____ Task input
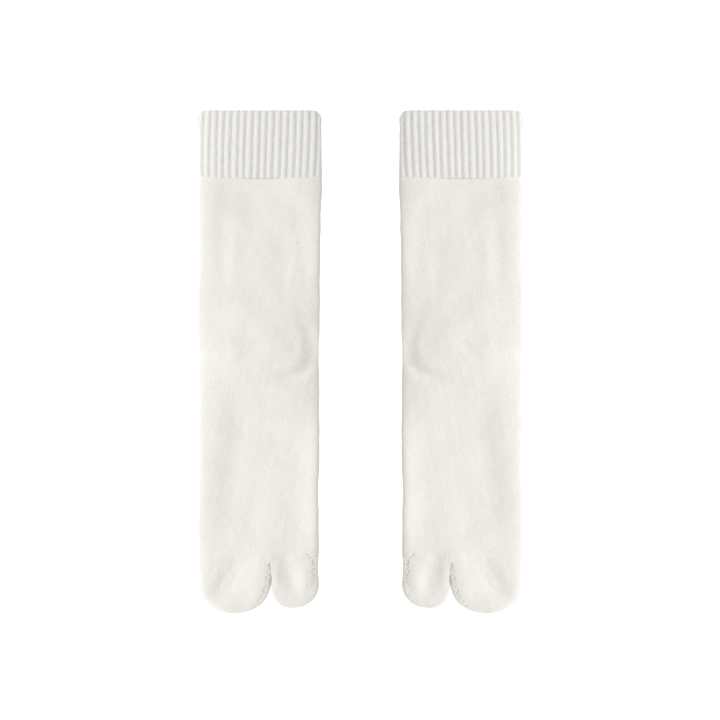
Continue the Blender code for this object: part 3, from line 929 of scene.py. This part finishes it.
________
____ Task input
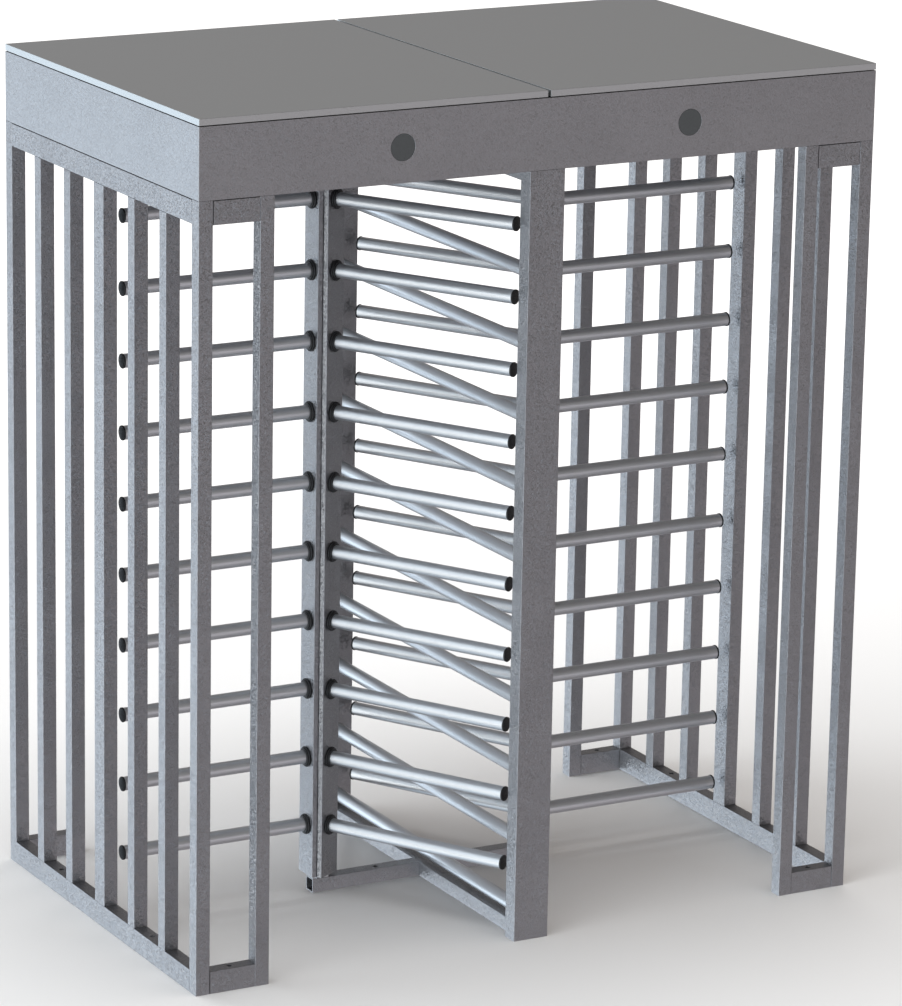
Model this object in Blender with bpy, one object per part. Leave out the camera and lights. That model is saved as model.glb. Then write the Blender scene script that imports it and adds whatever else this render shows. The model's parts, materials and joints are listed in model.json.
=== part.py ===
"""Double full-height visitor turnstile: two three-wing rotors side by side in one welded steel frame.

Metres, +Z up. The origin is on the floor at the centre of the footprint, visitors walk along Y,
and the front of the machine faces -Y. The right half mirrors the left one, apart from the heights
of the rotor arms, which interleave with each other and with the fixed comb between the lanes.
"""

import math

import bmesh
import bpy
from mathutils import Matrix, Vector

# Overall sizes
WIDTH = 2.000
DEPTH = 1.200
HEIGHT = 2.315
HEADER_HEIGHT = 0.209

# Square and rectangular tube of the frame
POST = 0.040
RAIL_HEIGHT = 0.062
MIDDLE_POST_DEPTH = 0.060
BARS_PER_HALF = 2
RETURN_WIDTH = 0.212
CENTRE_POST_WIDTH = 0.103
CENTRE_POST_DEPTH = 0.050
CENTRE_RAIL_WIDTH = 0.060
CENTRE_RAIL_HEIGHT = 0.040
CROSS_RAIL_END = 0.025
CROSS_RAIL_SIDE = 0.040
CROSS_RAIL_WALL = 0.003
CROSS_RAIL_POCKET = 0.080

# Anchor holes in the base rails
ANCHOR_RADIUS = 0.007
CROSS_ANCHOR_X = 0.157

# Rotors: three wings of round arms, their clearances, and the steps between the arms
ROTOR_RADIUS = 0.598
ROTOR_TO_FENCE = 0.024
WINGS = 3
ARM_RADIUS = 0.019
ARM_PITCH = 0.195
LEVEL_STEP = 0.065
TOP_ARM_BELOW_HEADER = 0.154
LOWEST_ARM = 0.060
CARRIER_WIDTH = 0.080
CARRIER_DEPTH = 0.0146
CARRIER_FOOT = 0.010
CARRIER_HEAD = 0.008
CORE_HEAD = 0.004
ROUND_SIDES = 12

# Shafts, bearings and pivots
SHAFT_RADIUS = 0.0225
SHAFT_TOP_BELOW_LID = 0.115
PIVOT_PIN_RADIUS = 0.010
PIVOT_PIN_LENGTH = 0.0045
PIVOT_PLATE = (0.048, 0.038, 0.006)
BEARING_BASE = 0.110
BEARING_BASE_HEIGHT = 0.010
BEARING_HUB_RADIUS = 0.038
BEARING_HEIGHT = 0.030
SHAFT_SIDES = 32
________
■ Given task:
Report how many lines in the data include the word "scene", and give nothing but the count.

■ Solution:
2